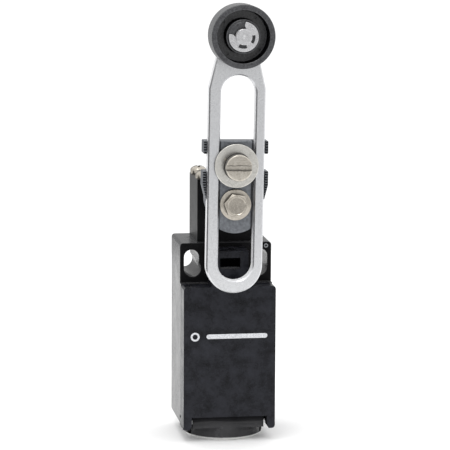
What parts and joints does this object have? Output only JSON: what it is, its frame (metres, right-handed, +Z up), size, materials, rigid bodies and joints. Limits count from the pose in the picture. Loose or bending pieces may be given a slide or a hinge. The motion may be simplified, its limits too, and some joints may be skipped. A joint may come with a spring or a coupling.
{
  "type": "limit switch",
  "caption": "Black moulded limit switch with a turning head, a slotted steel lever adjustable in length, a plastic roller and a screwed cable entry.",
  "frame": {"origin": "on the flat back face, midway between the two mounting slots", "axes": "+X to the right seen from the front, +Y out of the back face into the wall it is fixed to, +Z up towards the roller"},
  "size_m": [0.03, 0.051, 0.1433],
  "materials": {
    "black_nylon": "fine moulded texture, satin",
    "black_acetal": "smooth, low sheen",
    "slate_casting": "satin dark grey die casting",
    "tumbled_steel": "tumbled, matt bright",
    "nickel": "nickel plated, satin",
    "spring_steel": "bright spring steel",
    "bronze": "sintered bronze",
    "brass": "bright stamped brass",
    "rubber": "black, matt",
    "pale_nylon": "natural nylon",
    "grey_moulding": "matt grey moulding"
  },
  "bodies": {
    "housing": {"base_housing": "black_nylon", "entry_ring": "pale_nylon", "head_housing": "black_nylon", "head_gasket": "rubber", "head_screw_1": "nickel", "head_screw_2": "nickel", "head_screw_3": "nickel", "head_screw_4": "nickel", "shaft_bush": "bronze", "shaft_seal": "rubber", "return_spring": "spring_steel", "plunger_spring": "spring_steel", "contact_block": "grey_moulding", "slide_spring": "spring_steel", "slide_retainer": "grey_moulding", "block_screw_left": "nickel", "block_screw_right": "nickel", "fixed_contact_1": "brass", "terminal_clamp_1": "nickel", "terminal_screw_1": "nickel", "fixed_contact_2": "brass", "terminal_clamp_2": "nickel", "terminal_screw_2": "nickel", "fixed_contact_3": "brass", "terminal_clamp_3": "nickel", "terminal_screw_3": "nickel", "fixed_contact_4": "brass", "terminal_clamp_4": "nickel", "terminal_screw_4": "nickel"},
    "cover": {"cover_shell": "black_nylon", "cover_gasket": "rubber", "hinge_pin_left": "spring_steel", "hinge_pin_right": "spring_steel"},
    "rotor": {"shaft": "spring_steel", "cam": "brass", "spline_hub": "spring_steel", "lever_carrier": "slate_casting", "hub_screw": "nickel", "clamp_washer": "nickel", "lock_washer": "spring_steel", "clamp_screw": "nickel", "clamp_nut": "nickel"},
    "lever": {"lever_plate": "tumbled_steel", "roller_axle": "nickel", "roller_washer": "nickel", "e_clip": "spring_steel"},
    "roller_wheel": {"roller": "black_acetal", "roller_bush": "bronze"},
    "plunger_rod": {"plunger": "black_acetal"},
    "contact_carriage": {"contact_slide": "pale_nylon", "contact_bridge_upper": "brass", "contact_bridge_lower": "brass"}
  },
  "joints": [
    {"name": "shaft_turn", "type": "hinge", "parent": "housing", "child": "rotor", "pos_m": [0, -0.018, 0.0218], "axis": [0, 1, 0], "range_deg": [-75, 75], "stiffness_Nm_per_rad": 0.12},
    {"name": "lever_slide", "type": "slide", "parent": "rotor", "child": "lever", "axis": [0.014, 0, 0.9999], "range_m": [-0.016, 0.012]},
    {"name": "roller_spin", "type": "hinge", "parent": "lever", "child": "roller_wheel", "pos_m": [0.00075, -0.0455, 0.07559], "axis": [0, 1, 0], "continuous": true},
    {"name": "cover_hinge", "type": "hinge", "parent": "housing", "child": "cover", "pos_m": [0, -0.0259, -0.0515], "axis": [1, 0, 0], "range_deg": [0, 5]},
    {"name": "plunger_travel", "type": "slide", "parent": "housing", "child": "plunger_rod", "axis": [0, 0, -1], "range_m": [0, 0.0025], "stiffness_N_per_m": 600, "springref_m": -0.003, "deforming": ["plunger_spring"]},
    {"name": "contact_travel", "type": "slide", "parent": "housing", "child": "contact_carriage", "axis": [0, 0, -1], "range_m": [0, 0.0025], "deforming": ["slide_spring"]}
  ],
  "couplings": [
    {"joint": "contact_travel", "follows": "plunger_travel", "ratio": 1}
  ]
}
◇ ◇ ◇ ◇
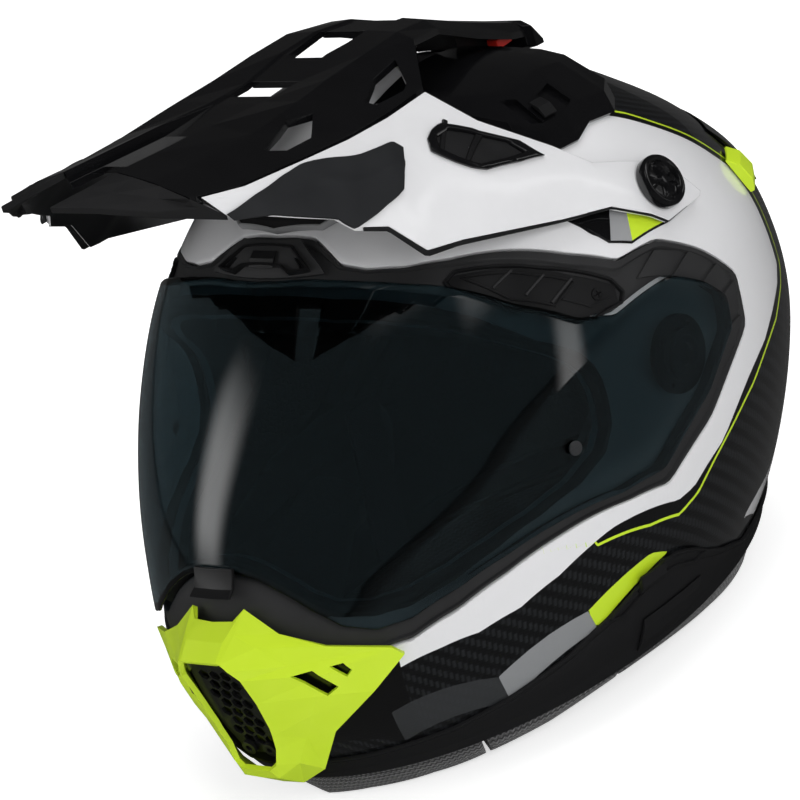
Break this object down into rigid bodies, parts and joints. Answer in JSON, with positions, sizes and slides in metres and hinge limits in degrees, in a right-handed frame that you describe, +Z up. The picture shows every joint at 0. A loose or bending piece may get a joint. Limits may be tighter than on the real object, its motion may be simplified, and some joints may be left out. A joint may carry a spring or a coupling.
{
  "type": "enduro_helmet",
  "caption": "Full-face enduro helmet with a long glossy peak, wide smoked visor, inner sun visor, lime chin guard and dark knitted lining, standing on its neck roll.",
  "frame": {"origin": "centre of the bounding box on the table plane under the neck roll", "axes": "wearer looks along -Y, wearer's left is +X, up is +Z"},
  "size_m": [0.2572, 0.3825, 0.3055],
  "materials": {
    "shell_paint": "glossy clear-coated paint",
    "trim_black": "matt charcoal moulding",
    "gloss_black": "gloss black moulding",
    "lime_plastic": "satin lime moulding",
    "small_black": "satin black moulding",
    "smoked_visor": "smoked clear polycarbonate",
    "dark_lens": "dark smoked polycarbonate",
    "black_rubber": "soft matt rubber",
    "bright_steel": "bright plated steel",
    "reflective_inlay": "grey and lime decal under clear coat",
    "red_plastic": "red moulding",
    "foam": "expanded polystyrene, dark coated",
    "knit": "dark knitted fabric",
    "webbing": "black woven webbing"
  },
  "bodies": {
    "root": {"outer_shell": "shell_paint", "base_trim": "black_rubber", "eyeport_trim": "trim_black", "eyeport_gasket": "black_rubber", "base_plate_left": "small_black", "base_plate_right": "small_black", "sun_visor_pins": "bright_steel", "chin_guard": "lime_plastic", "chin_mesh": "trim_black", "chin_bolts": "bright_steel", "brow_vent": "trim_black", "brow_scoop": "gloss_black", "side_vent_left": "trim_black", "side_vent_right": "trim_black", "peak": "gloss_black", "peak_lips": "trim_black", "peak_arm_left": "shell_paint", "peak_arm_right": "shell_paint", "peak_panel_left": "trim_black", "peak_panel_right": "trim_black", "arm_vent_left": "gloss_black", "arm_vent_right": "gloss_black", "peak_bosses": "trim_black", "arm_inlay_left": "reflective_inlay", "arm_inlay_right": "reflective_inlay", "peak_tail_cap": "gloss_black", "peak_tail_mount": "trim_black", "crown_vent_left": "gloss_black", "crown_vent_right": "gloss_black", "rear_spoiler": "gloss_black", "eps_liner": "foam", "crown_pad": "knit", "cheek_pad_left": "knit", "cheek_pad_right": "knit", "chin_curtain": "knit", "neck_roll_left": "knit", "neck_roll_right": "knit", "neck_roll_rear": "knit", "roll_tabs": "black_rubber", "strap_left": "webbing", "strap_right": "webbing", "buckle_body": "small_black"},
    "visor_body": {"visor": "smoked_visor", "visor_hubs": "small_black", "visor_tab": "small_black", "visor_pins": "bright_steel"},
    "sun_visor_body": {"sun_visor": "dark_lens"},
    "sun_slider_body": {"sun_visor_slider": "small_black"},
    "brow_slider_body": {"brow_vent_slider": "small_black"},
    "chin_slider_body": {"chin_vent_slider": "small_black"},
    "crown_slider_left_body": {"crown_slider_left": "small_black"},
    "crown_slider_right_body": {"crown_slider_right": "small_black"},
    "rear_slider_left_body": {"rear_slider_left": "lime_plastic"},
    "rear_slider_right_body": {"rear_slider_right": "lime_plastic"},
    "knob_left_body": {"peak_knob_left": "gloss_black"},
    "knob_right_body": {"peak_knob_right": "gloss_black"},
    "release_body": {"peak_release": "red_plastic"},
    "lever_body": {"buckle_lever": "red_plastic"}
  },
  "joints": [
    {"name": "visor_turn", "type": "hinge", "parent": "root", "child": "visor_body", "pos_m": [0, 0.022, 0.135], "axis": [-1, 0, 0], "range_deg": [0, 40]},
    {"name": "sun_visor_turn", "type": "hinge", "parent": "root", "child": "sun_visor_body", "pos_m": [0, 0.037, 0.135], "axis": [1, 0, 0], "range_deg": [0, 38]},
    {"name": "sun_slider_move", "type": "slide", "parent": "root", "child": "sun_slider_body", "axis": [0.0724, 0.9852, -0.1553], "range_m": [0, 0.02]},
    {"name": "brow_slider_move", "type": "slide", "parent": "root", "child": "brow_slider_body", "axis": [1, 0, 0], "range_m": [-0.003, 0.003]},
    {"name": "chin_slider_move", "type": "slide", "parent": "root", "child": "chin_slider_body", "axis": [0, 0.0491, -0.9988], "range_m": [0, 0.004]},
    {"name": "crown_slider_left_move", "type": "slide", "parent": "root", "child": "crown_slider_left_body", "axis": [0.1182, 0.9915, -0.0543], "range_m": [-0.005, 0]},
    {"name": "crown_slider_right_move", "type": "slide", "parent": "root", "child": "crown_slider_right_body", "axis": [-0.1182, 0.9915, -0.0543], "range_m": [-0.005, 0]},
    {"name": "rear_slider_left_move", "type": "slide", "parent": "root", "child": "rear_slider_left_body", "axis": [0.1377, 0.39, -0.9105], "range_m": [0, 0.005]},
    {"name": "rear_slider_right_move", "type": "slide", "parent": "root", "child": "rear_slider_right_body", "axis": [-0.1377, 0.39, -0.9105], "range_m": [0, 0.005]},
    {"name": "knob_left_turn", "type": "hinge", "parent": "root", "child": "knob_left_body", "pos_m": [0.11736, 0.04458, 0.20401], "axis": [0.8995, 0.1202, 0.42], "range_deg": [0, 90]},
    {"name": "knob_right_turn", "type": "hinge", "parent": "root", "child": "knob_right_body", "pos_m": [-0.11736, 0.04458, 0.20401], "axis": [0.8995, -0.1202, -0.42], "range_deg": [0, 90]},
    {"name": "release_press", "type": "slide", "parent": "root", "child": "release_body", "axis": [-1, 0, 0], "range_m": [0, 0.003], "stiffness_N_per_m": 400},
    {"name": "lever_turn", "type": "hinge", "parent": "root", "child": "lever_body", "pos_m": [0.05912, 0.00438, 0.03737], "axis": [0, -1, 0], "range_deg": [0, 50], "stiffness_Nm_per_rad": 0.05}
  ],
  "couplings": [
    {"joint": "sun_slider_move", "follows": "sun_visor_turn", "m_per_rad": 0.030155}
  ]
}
◇ ◇ ◇ ◇
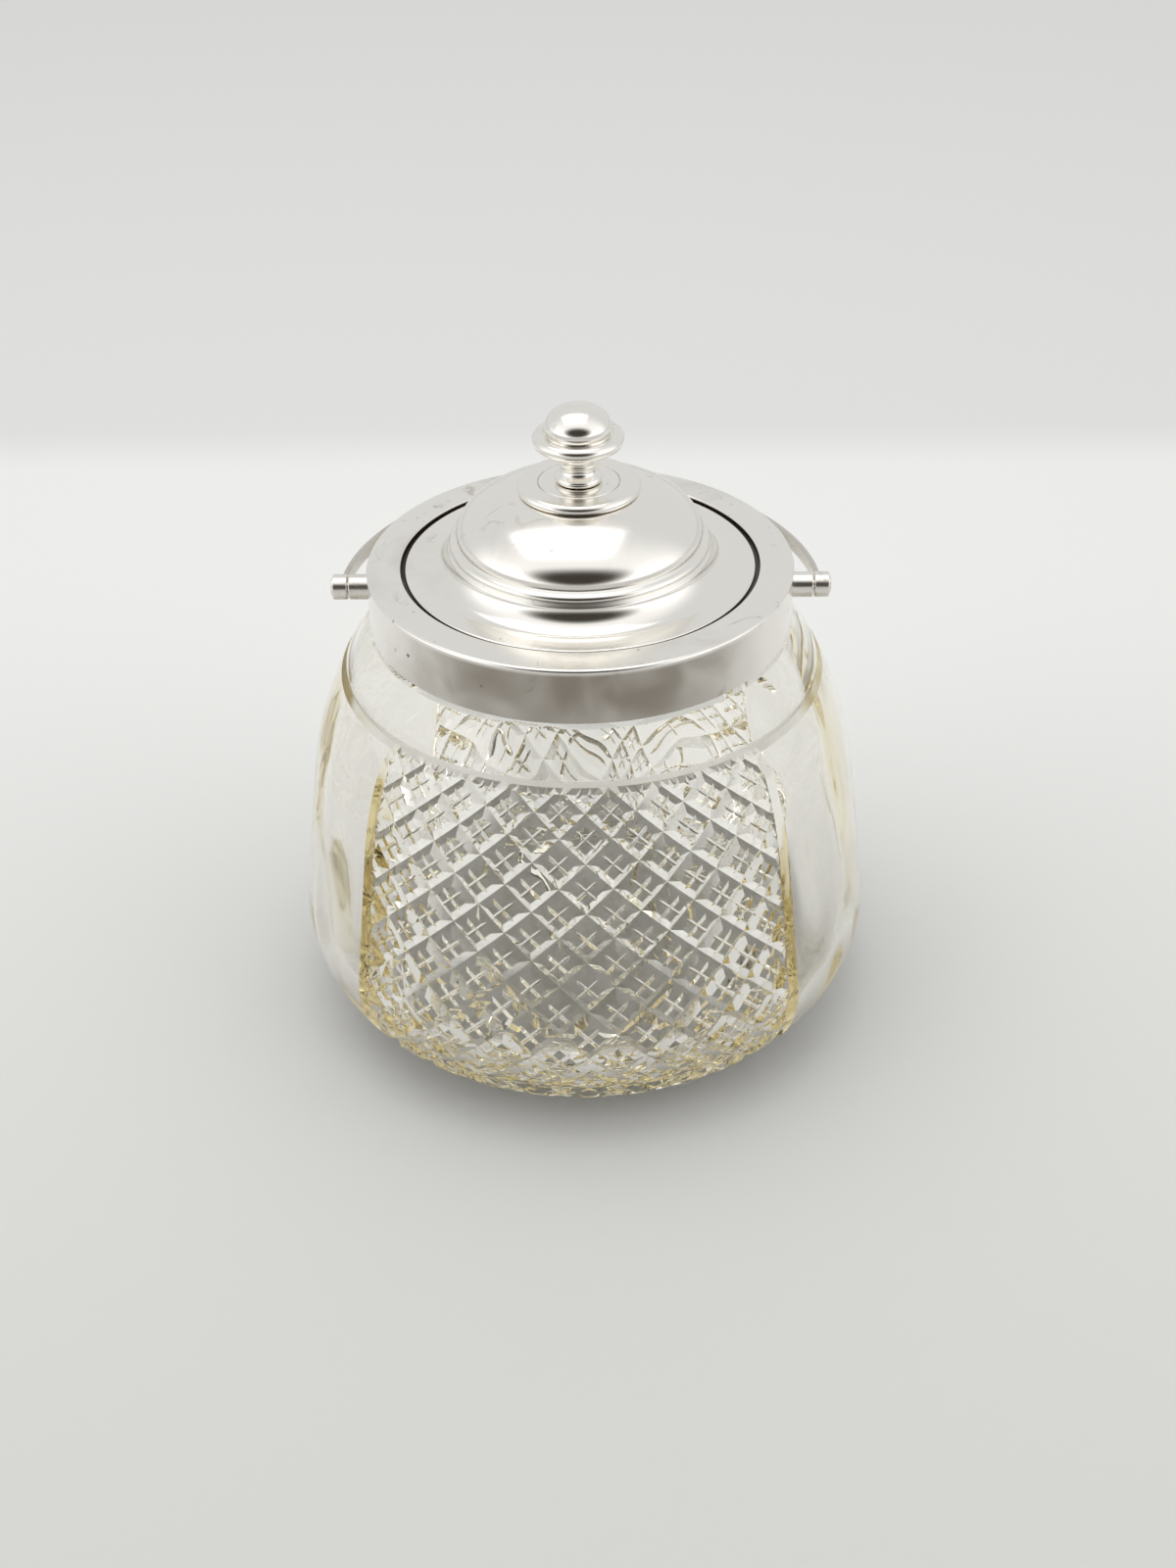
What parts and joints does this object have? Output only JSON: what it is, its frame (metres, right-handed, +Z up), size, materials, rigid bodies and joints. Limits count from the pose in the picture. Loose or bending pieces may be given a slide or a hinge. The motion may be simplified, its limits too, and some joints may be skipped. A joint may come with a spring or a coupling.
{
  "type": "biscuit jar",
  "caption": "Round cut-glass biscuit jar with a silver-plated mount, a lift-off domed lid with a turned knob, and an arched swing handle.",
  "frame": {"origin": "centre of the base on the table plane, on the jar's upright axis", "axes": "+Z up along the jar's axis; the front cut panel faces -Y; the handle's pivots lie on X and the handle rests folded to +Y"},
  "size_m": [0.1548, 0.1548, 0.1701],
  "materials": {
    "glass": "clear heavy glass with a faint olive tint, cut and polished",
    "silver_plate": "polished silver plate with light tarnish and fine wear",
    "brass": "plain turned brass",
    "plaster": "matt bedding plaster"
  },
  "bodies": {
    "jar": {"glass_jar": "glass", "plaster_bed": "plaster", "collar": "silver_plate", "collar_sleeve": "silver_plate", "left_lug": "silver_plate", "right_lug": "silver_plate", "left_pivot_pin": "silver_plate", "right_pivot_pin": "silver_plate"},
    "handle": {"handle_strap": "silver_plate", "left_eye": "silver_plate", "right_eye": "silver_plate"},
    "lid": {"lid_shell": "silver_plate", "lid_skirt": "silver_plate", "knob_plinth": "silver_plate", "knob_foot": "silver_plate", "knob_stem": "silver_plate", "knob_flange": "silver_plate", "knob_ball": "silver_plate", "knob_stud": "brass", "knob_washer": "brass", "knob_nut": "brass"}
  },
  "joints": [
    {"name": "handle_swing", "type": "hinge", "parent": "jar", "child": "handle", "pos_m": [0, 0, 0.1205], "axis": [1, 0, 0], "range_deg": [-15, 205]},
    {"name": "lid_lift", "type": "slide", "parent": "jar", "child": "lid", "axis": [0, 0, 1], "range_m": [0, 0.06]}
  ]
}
◇ ◇ ◇ ◇
▸ **EXERCISE REQUIREMENTS**
Pull out all lines containing "into".

▸ **TASK RESPONSE**
  "frame": {"origin": "on the flat back face, midway between the two mounting slots", "axes": "+X to the right seen from the front, +Y out of the back face into the wall it is fixed to, +Z up towards the roller"},
Break this object down into rigid bodies, parts and joints. Answer in JSON, with positions, sizes and slides in metres and hinge limits in degrees, in a right-handed frame that you describe, +Z up. The picture shows every joint at 0. A loose or bending piece may get a joint. Limits may be tighter than on the real object, its motion may be simplified, and some joints may be left out. A joint may carry a spring or a coupling.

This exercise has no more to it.